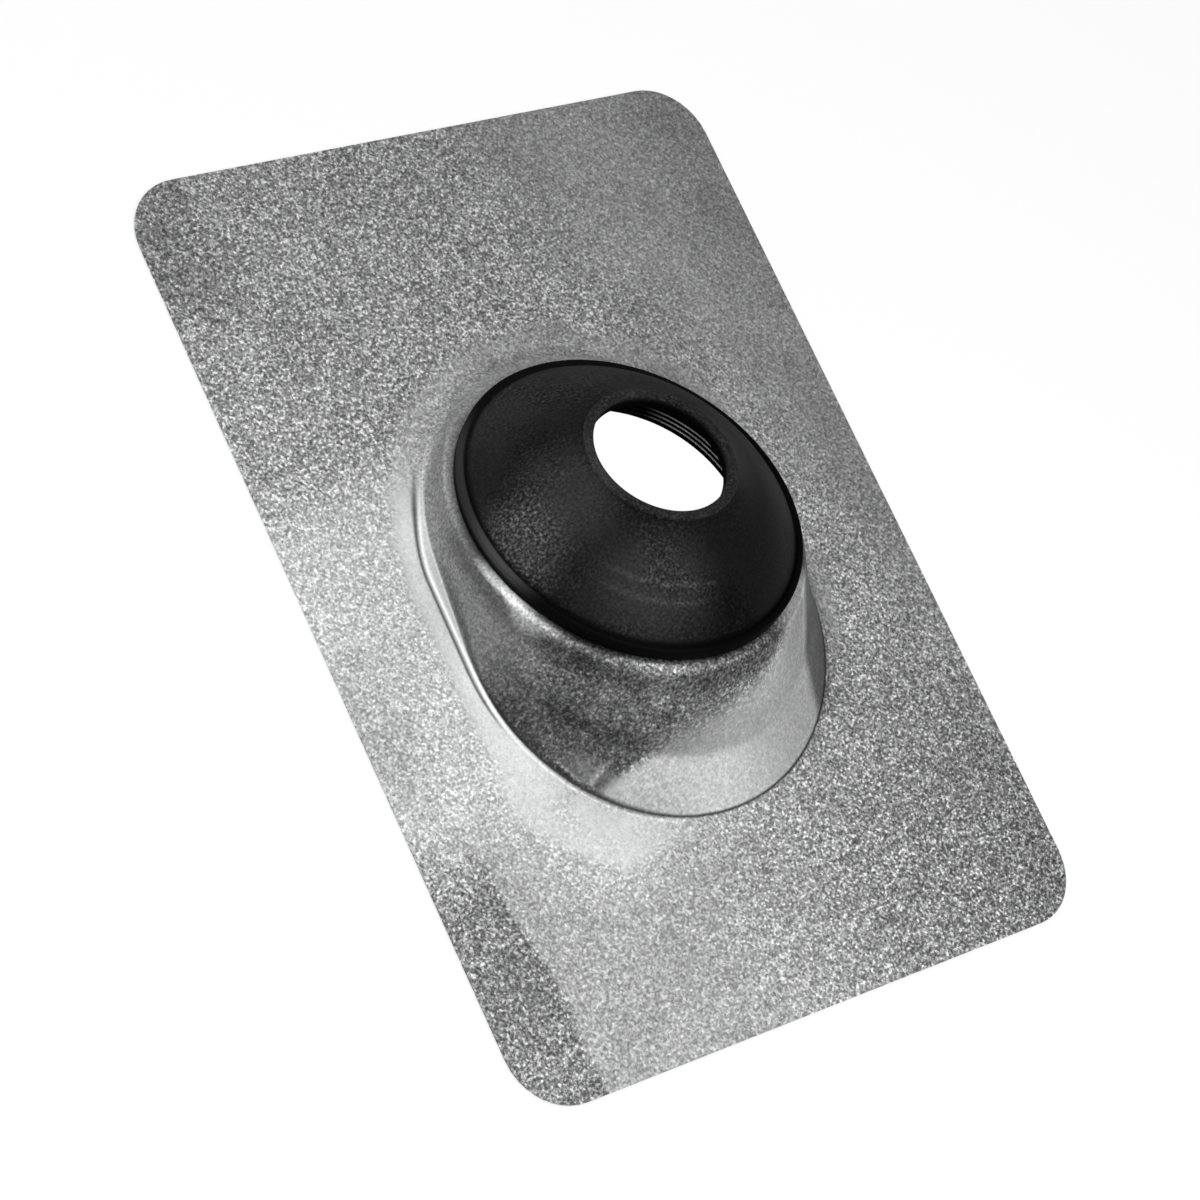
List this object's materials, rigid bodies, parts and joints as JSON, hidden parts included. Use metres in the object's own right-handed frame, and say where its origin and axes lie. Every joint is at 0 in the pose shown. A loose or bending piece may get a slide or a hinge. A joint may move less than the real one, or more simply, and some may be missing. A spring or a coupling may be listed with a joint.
{
  "type": "pipe flashing boot",
  "caption": "Roof flashing for a vent pipe: a flat galvanised sheet drawn up into a sloped hood, with a rubber collar on top that seals round the pipe.",
  "frame": {"origin": "middle of the sheet's outline, on the plane of its underside", "axes": "+X across the sheet, +Y up the roof slope (the side under the shingles), +Z away from the roof"},
  "size_m": [0.2286, 0.3174, 0.0523],
  "materials": {
    "galvanised_sheet": "hot-dip galvanised sheet, fine dull spangle, satin to matt",
    "collar_rubber": "moulded black rubber, satin"
  },
  "bodies": {
    "root": {"galvanised_base": "galvanised_sheet", "rubber_collar": "collar_rubber"}
  },
  "joints": []
}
....
What is required = Make an exact copy of every line in the data.

Task output =
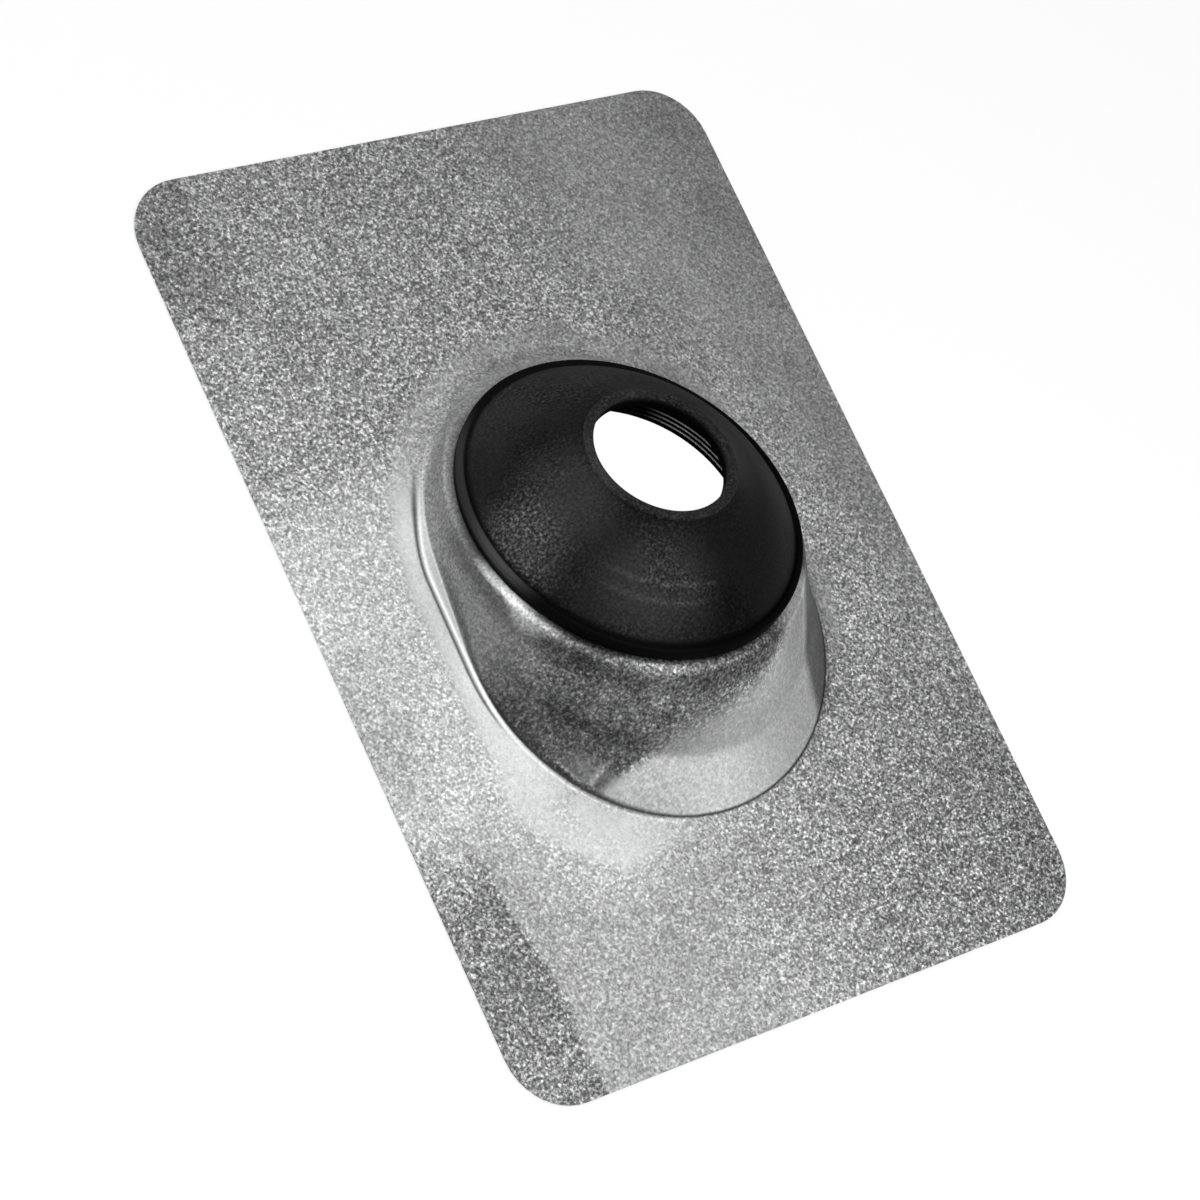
List this object's materials, rigid bodies, parts and joints as JSON, hidden parts included. Use metres in the object's own right-handed frame, and say where its origin and axes lie. Every joint is at 0 in the pose shown. A loose or bending piece may get a slide or a hinge. A joint may move less than the real one, or more simply, and some may be missing. A spring or a coupling may be listed with a joint.
{
  "type": "pipe flashing boot",
  "caption": "Roof flashing for a vent pipe: a flat galvanised sheet drawn up into a sloped hood, with a rubber collar on top that seals round the pipe.",
  "frame": {"origin": "middle of the sheet's outline, on the plane of its underside", "axes": "+X across the sheet, +Y up the roof slope (the side under the shingles), +Z away from the roof"},
  "size_m": [0.2286, 0.3174, 0.0523],
  "materials": {
    "galvanised_sheet": "hot-dip galvanised sheet, fine dull spangle, satin to matt",
    "collar_rubber": "moulded black rubber, satin"
  },
  "bodies": {
    "root": {"galvanised_base": "galvanised_sheet", "rubber_collar": "collar_rubber"}
  },
  "joints": []
}